▶ What the task requires
Starting with the line that contains "lens_gasket();" and stopping after the line that contains "bpy.context.scene.collection.objects.link(empty)", output every line exactly as it stands.

■ ■ ■ ■ ■ ■ ■

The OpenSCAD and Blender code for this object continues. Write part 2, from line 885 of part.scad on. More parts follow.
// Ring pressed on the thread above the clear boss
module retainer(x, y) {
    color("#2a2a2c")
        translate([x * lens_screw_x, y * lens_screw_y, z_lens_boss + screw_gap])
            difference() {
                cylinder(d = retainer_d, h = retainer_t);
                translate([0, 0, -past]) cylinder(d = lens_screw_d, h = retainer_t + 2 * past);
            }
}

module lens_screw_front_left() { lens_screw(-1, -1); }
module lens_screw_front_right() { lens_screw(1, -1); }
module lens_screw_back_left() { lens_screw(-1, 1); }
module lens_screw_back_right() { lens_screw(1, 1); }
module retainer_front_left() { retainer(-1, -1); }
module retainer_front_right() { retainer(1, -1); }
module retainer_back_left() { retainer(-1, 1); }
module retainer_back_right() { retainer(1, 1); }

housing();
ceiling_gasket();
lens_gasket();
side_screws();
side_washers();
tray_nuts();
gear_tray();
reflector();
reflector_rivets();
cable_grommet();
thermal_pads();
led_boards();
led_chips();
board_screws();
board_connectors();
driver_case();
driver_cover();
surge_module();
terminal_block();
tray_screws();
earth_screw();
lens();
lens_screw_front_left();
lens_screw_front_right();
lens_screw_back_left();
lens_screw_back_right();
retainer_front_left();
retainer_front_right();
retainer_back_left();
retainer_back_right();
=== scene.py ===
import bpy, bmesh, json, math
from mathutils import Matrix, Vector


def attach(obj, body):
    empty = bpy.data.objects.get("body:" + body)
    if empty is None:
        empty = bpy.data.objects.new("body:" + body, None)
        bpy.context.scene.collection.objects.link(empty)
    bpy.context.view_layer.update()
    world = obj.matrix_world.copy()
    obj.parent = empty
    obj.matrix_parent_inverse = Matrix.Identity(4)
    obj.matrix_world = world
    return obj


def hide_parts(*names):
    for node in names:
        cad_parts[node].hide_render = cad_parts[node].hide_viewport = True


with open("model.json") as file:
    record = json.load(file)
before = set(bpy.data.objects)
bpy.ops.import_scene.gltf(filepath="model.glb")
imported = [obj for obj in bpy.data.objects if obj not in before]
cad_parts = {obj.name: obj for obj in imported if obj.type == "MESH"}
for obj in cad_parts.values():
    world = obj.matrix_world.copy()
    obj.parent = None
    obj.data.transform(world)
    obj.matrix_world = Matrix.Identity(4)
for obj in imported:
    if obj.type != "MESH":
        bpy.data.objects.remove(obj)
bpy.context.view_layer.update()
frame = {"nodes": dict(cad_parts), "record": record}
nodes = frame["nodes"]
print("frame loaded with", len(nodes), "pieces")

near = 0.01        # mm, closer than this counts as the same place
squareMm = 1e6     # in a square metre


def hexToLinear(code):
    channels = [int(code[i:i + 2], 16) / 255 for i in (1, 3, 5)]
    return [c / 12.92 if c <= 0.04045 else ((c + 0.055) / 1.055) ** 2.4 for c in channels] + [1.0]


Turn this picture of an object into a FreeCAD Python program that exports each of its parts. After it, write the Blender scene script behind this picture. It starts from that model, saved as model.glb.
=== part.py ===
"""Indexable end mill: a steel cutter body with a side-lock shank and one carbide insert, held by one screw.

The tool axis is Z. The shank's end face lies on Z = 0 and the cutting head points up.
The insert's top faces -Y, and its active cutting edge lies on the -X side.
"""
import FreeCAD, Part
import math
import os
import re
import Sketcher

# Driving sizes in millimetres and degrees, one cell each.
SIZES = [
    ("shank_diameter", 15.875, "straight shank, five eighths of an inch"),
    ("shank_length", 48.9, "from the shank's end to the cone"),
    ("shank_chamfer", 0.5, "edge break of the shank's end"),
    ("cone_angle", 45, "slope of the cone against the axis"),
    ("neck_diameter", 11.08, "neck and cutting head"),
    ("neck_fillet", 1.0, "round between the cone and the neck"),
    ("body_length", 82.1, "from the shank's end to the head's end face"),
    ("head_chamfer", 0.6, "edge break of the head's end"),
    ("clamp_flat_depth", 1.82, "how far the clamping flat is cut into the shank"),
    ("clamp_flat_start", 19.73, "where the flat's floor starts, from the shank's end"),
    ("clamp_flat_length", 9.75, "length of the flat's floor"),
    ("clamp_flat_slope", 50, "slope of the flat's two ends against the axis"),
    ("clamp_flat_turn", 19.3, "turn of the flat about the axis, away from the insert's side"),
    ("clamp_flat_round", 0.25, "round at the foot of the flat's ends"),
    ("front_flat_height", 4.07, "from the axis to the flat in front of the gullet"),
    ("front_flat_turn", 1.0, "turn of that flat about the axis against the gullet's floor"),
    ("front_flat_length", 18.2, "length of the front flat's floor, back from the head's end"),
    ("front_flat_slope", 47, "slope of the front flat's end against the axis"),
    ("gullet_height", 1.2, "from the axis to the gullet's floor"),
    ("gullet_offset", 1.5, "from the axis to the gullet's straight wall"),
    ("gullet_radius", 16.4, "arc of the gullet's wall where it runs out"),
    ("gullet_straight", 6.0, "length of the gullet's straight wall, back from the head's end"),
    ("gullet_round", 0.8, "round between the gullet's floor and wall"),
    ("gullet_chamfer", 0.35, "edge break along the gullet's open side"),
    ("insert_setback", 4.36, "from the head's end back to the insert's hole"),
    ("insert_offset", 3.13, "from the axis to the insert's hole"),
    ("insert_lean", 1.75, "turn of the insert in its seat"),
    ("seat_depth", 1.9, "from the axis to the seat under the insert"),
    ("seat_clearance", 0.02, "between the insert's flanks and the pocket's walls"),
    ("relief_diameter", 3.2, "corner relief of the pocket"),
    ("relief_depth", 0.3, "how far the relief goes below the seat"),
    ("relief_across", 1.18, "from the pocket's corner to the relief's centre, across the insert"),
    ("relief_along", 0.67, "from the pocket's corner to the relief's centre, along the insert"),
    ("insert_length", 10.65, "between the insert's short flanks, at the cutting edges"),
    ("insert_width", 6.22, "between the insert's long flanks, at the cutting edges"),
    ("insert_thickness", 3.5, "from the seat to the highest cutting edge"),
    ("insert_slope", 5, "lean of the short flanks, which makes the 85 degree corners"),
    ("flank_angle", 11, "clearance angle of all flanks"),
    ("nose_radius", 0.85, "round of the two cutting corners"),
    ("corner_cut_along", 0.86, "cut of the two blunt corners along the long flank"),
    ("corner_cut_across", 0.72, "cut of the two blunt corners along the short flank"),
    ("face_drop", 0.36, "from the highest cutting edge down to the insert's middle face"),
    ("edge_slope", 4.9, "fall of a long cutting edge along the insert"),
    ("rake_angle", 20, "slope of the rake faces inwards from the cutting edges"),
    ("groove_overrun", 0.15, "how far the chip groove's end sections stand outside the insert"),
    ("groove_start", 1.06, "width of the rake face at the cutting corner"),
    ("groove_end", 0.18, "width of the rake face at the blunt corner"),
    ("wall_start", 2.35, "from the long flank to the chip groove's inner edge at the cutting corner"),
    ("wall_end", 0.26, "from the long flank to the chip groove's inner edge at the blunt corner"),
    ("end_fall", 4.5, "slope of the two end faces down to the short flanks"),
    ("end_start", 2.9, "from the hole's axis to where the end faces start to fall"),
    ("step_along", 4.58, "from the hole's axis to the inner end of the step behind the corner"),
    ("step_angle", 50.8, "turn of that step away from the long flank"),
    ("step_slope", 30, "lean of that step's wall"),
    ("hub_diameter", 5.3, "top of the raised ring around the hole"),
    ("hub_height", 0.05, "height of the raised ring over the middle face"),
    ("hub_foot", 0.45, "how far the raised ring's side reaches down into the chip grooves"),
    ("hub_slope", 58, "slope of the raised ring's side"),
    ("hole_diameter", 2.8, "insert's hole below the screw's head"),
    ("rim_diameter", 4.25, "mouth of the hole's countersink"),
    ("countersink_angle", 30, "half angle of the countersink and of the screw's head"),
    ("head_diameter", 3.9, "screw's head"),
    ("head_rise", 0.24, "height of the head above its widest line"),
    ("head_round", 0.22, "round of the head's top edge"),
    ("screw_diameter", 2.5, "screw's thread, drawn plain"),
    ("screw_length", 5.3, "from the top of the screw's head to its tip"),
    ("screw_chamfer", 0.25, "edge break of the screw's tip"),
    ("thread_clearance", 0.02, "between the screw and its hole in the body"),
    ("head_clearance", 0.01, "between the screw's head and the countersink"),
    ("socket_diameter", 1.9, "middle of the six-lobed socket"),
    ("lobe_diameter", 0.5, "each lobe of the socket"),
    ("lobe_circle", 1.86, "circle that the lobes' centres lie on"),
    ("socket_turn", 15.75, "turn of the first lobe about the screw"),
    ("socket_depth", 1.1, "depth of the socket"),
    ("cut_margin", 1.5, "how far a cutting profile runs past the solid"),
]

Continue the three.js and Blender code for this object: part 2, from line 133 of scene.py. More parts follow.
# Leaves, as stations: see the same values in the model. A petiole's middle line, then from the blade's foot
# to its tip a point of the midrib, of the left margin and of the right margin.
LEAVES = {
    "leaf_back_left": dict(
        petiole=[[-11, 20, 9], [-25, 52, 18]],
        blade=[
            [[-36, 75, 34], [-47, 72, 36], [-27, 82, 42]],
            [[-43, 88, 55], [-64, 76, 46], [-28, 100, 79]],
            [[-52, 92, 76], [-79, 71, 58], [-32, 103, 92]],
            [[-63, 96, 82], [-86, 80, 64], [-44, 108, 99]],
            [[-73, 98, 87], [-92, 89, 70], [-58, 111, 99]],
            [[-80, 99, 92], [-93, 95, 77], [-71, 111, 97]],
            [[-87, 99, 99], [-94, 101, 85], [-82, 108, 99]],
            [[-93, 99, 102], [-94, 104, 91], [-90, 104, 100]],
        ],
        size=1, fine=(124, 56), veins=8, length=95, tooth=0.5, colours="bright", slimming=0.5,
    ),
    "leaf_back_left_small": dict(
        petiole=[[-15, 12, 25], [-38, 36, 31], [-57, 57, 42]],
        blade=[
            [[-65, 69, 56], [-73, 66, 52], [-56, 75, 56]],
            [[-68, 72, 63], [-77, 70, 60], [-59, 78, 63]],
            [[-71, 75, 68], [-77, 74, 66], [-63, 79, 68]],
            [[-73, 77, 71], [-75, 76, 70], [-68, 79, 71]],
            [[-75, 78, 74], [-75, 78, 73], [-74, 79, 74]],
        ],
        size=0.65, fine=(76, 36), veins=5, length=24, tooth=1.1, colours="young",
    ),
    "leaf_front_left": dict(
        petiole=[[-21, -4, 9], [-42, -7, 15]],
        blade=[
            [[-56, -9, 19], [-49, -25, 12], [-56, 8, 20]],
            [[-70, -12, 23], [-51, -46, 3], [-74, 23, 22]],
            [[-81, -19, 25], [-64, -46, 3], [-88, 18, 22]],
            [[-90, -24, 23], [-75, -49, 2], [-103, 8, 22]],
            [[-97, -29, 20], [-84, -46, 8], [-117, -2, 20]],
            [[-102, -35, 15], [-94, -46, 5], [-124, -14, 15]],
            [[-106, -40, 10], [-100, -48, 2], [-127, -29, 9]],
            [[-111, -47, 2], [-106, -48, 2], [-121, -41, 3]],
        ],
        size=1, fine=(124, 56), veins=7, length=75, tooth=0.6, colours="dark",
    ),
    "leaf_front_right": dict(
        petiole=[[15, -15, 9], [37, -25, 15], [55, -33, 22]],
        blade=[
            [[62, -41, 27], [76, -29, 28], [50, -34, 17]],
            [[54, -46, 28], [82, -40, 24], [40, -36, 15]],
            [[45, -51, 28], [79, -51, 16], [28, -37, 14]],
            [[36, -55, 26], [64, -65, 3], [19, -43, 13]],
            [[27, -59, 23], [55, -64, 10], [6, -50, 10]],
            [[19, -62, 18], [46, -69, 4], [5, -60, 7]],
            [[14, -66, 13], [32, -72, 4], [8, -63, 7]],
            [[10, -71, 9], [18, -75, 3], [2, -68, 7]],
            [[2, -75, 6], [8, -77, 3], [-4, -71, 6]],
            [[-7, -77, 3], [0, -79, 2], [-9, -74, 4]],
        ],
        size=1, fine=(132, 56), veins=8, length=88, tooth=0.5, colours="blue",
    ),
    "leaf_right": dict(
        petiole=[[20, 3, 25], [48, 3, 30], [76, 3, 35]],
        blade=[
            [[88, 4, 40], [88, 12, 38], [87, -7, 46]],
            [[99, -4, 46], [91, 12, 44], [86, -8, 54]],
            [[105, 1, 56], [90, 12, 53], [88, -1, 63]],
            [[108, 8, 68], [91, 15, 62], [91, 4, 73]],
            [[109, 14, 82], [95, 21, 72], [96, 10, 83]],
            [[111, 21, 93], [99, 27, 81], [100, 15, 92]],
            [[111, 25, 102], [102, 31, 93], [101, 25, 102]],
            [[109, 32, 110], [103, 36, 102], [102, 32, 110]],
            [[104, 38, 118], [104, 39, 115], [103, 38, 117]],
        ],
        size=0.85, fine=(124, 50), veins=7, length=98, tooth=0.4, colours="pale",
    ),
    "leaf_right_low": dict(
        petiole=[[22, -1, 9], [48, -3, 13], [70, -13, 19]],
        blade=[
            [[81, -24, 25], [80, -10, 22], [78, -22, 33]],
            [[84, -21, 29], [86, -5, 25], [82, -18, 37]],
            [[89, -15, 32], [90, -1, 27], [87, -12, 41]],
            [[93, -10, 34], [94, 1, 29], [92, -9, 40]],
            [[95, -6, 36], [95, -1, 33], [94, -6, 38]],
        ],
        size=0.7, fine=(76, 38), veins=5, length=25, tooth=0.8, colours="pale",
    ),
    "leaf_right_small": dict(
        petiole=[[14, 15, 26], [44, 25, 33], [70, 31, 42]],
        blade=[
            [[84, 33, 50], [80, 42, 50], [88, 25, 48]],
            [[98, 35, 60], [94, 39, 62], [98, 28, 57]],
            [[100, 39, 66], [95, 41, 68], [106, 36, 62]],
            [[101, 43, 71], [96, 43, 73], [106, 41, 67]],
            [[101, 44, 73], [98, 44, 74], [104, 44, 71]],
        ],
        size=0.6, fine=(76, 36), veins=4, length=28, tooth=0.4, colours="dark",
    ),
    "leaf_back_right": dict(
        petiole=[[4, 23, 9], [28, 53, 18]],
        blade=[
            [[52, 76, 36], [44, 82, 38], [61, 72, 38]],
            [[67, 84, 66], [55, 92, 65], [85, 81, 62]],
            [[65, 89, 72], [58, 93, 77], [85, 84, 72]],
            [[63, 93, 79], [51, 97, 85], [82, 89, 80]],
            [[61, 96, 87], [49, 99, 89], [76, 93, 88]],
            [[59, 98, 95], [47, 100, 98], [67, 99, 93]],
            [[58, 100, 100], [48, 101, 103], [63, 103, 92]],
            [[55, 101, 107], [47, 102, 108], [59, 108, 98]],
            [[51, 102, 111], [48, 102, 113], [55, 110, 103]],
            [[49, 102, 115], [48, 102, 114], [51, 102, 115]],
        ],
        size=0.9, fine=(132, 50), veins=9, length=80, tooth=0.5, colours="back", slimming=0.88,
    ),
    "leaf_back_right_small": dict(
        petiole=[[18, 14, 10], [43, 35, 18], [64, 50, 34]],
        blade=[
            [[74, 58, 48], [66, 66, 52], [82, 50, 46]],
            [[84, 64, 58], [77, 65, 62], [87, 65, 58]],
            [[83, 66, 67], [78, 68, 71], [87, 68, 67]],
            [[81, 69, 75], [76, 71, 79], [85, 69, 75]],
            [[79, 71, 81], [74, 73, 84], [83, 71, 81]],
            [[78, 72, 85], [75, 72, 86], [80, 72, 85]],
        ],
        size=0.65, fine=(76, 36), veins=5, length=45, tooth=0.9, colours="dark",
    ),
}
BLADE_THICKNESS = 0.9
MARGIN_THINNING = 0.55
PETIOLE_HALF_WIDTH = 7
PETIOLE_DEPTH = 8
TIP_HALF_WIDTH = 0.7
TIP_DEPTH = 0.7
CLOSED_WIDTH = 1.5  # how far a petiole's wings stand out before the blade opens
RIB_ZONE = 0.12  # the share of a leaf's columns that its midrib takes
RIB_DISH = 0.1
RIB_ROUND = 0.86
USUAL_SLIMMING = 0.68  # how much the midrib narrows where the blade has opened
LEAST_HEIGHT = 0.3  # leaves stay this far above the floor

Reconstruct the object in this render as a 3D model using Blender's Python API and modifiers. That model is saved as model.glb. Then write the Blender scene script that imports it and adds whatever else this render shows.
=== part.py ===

■ ■ ■ ■ ■ ■ ■

▶ Reply
lens_gasket();
side_screws();
side_washers();
tray_nuts();
gear_tray();
reflector();
reflector_rivets();
cable_grommet();
thermal_pads();
led_boards();
led_chips();
board_screws();
board_connectors();
driver_case();
driver_cover();
surge_module();
terminal_block();
tray_screws();
earth_screw();
lens();
lens_screw_front_left();
lens_screw_front_right();
lens_screw_back_left();
lens_screw_back_right();
retainer_front_left();
retainer_front_right();
retainer_back_left();
retainer_back_right();
=== scene.py ===
import bpy, bmesh, json, math
from mathutils import Matrix, Vector


def attach(obj, body):
    empty = bpy.data.objects.get("body:" + body)
    if empty is None:
        empty = bpy.data.objects.new("body:" + body, None)
        bpy.context.scene.collection.objects.link(empty)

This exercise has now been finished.